Selbstverständlich haben die Bhutaner auch einen traditionellen Käse, wie Sonam erzählt. Dazu lassen sie die angelieferte Milch über Nacht stehen, sodass sie ansäuert. Am nächsten Tag nehmen sie dann jeweils eine Handvoll der Masse raus, übergiessen diese mit heissem Wasser und kneten die Masse zu einer Kugel – quasi Mozzarella auf Bhutanesisch. Essen würden diesen Käse vor allem die Mönche, sagt er. Überhaupt die Mönche und die Klöster: Von denen gäbe es ganz viele in Bhutan, wie Sonam sagt, trotzdem praktiziert er den Buddhismus eher zurückhaltend und nimmt es auch mit den Regeln nicht ganz so streng. Vor der Abreise in die Schweiz aber sei er in einen Tempel beten gegangen, damit die Reise gut verlaufe. Dem Gebet Nachdruck verliehen hat er mit einem kleinen Entgelt an die Mönche.

Sonam ist verheiratet und Vater eines zweijährigen Sohnes. Gemeinsam wohnen sie in einem relativ grossen Haus, in dem ab und zu auch Sonams Freunde übernachten, wenn sie es nach dem Ausgang nicht mehr nach Hause schaffen. Tatsächlich leben Sonam und seine Kollegen nicht nur zum Beten und Arbeiten. Sie würden ihre Freizeit oft in der nahen Stadt beim Poolbilliard und geselligem Beisammensein verbringen. Allerdings scheint die Auswahl nicht mehr so gross zu sein. Denn trotz Bruttonationalglück zieht es viele junge Bhutanes*innen ins Ausland. So studiert und arbeitet ein Bruder von Sonam in Australien und die Schwester lebt in Kanada.

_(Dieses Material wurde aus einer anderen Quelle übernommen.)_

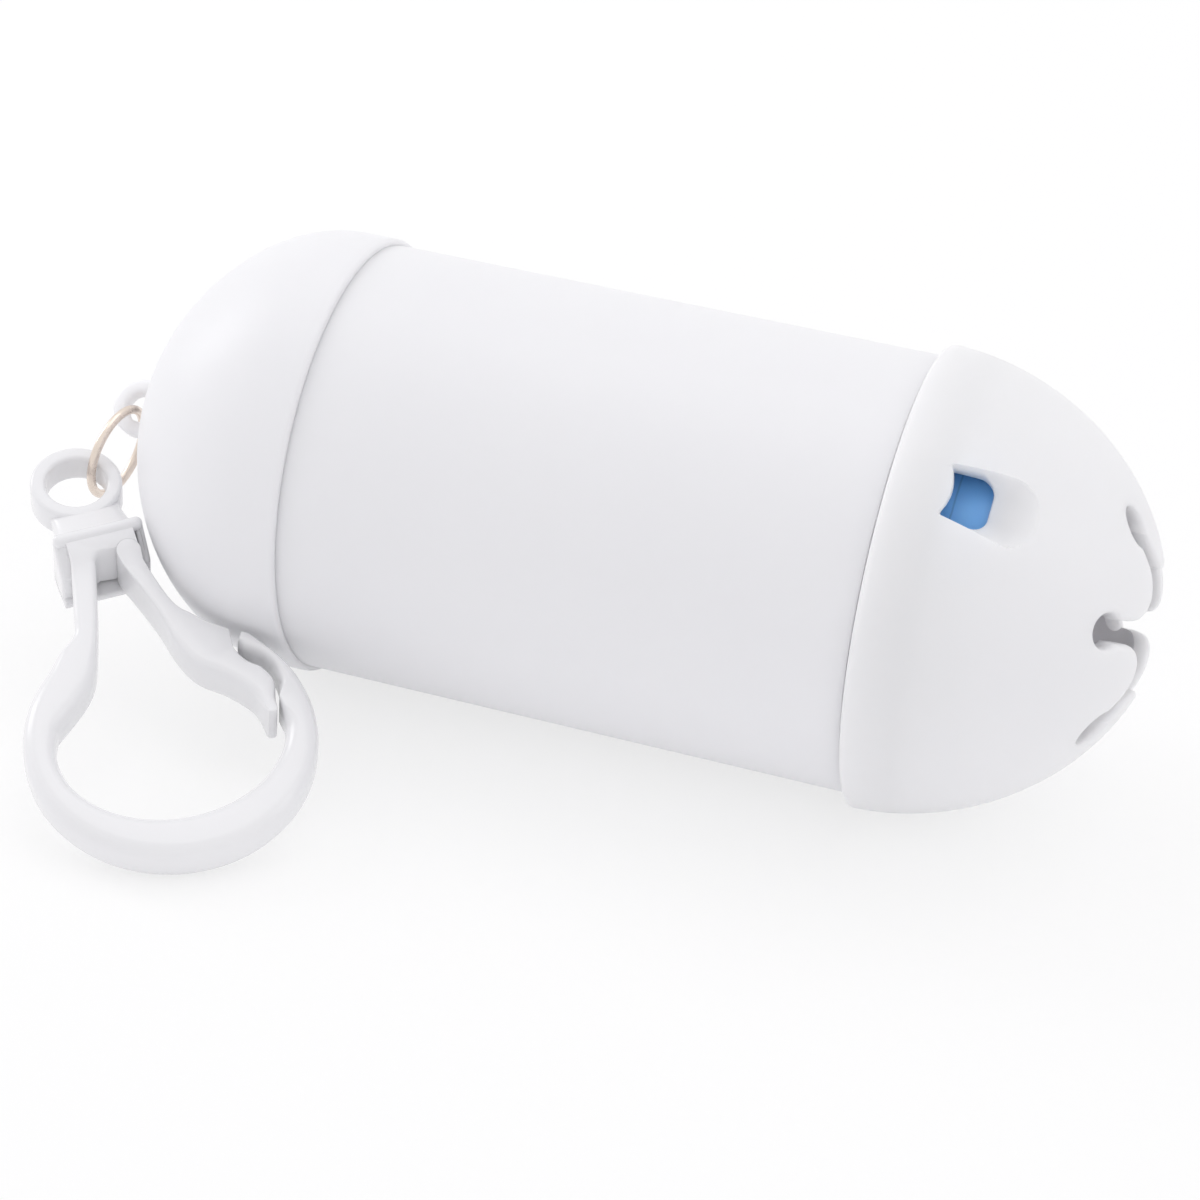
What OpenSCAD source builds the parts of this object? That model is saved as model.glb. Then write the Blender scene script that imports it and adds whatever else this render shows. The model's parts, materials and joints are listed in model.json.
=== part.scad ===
// Pocket dispenser for rolls of pet waste bags, lying on a table.
// Frame: X along the barrel, origin on the table below the middle of the barrel, Z up.
// The hook is drawn in its own plane (length along X, width along Y) and placed by hook_place().

/* [Barrel] */
// Outer radius of the barrel
barrel_r = 19; // [17:0.5:24]
// Length of barrel that shows between the end dome and the cap
barrel_len = 49.5; // [40:0.5:70]
// Wall of the barrel
barrel_wall = 1.5; // [1.2:0.1:2]
// Length of the neck that the cap pushes over
neck_len = 4.4; // [3:0.1:5]
// Radial running gap between neck and cap
neck_gap = 0.08; // [0.02:0.01:0.1]

/* [End dome] */
// How far the end dome's rim stands out from the barrel
dome_step = 0.5; // [0.3:0.1:1.2]
// Straight length of the end dome's rim
dome_rim_len = 3.5; // [2:0.1:6]
// Length of the end dome's curve
dome_len = 16.1; // [12:0.1:20]
// Power of the end dome's curve, 2 is an ellipse
dome_power = 1.85; // [1.6:0.05:2.4]
// Wall of the end dome
dome_wall = 1.6; // [1.2:0.1:2.4]
// Length of the sleeve pressed into the barrel
sleeve_len = 5; // [3:0.5:8]
// Wall of that sleeve
sleeve_wall = 0.9; // [0.7:0.1:1.4]
// Bevel on the rims of the end dome and the cap
rim_bevel = 0.4; // [0.1:0.1:0.6]

/* [Lug] */
// Outer radius of the lug on the end dome
lug_r = 2.65; // [2.4:0.05:3]
// Radius of the lug's hole
lug_hole_r = 1.35; // [1.2:0.05:1.5]
// Thickness of the lug
lug_thick = 1.8; // [1.4:0.1:2.2]
// Turn of the lug about the barrel's axis
lug_turn = 45; // [35:1:55]

/* [Cap] */
// How far the cap's rim stands out from the barrel
cap_step = 1.1; // [0.8:0.1:1.8]
// Length of the cap
cap_len = 22.3; // [20:0.1:28]
// Power of the cap's curve, 2 is an ellipse
cap_power = 1.92; // [1.7:0.02:2.4]
// Wall of the cap
cap_wall = 1.5; // [1.2:0.1:1.7]
// Gap that shows between the barrel and the cap
cap_seam = 0.2; // [0.1:0.05:0.5]

/* [Cap window] */
// Number of windows around the cap
window_count = 2; // [1:1:3]
// Turn of the first window about the axis, 0 is the front and 90 the top
window_turn = 54; // [45:1:80]
// Distance from the cap's rim to the window
window_from_rim = 4.8; // [4.6:0.1:6]
// Length of the window's recess, to where its floor runs out in the curve
window_len = 7.2; // [6:0.1:8]
// Width of the recess at the end near the rim
window_near_w = 4.6; // [4:0.1:6]
// Width of the recess at its far end
window_far_w = 6; // [5:0.1:7]
// Length of the hole in the recess
hole_len = 3.4; // [2.6:0.1:4]
// Ledge of the recess beside the hole
hole_ledge = 0.2; // [0.1:0.05:0.5]
// Radius of the hole's far corners
hole_corner_r = 1.5; // [0.5:0.1:1.6]
// Wall left between the recess floor and the inside at the hole's far end
hole_edge = 0.6; // [0.4:0.1:1]

/* [Bag outlet] */
// Number of tongues around the outlet
tongue_count = 6; // [5:1:7]
// Clear radius between the tongues' ends
outlet_r = 5.2; // [4.6:0.1:6]
// Width of a slot where two tongues are nearest
slot_w = 1.9; // [1.4:0.1:2.4]
// Diameter of the round end of a slot
slot_end_d = 3; // [2.4:0.1:3.4]
// Distance from the axis to the far end of a slot
slot_reach = 11.3; // [10.8:0.1:12]
// Turn of the first slot about the axis, 0 is the front and 90 the top
slot_turn = 26.5; // [0:0.5:60]

/* [Bag roll] */
// How far the roll reaches into the end dome
roll_into_dome = 3.8; // [2:0.1:5]
// Gap between the edge of the roll's end and the inside of the cap's curve
roll_end_gap = 0.6; // [0.4:0.1:2]
// Gap between the roll and the sleeve
roll_gap = 0.4; // [0.3:0.1:2]
// Outer radius of the paper core
core_r = 6.5; // [5:0.1:9]
// Wall of the paper core
core_wall = 1; // [0.6:0.1:1.6]

/* [Jump ring] */
// Radius to the middle of the ring's wire
ring_r = 4.1; // [4:0.05:4.4]
// Radius of the ring's wire
wire_r = 0.4; // [0.3:0.05:0.45]
// Turn of the ring's plane about the vertical
ring_turn = -8.2; // [-10:0.2:-6]
// Tilt of the ring's plane from the upright
ring_tilt = -8.2; // [-10:0.2:-6]
// Angle below the horizontal at which the ring hangs from the lug
ring_drop = 37.6; // [36:0.2:40]
// Gap between the wire and the outer side of the lug's hole
lug_play = 0.45; // [0.4:0.01:0.5]

/* [Hook eye] */
// Outer radius of the hook's eye
eye_r = 4.05; // [3.8:0.05:4.1]
// Radius of the eye's hole
eye_hole_r = 2.7; // [2.6:0.05:2.8]
// Thickness of the eye
eye_thick = 3; // [2.6:0.1:3.4]
// Rounding of the eye's edges
eye_round = 0.5; // [0.3:0.05:0.6]
// Gap between the wire and the far side of the eye's hole
eye_play = 0.5; // [0.4:0.05:0.6]
// Angle below the horizontal from the ring's centre to the eye's centre
eye_drop = 16.6; // [15:0.2:18]
// Shift of the eye across the ring's plane
eye_shift = -0.34; // [-0.4:0.02:-0.2]

/* [Hook housing] */
// Distance from the eye's centre to the housing's roof edge
roof_at = 7.2; // [6.8:0.1:8]
// Half width of the roof
roof_half = 3.5; // [3.4:0.1:4.2]
// How far the roof stands out in front of the arms
roof_over = 1.1; // [0.6:0.1:1.4]
// Length of the cheeks beside the arms
cheek_len = 2.4; // [1.5:0.1:3]
// Thickness of a cheek
cheek_wall = 0.7; // [0.5:0.1:1]
// Length of the web behind the arms
web_len = 3.1; // [2:0.1:4]
// Thickness of the web
web_wall = 0.7; // [0.5:0.1:1]
// Gap between the arms and the web behind them
web_gap = 0.25; // [0.15:0.05:0.4]

/* [Hook loop] */
// Gap between the hook and the end dome that it leans towards
hook_dome_gap = 0.25; // [0.15:0.05:2]
// Roll of the hook about its own length
hook_roll = 6.4; // [4:0.2:8]
// Thickness of the arms and the loop
hook_thick = 4; // [3.4:0.1:4.6]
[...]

Er selbst habe «no choice», wie er sagt, da er dereinst die Käserei übernehmen solle. Eine Perspektive, die ihn aber durchaus auch zuversichtlich stimmt. Denn schliesslich hat Sonam eine «factory», wie er die Käserei nennt, während vieler seiner Freund*innen noch als Landwirt*innen arbeiten und ihr Geld durchaus mühsamer verdienen müssen.

Gute Geschichtskenntnisse

In der Freizeit treffen sie sich dann alle, nicht nur zum Billardspielen, sondern auch zu traditionellen Festen. Da werde immer viel getanzt, sagt Sonam und strahlt übers ganze Gesicht. Klassische Volkstänze im Kreis oder in der Linie, schliesslich hätten sie eine Menge traditioneller bhutanesischer Musik. Doch sozialen Medien sei es gedankt, Sonam kennt sich auch in moderner westlicher Musik aus. Bereits bei den ersten Takten von «Blurred Lines» von Robin Thicke beginnt er zu wippen und leichte Tanzbewegungen anzudeuten. Selbstverständlich kennt er auch Roger Federer und sogar Xhaka und Shaqiri. Die beiden Schweizer Fussballer sind ihm ein Begriff. 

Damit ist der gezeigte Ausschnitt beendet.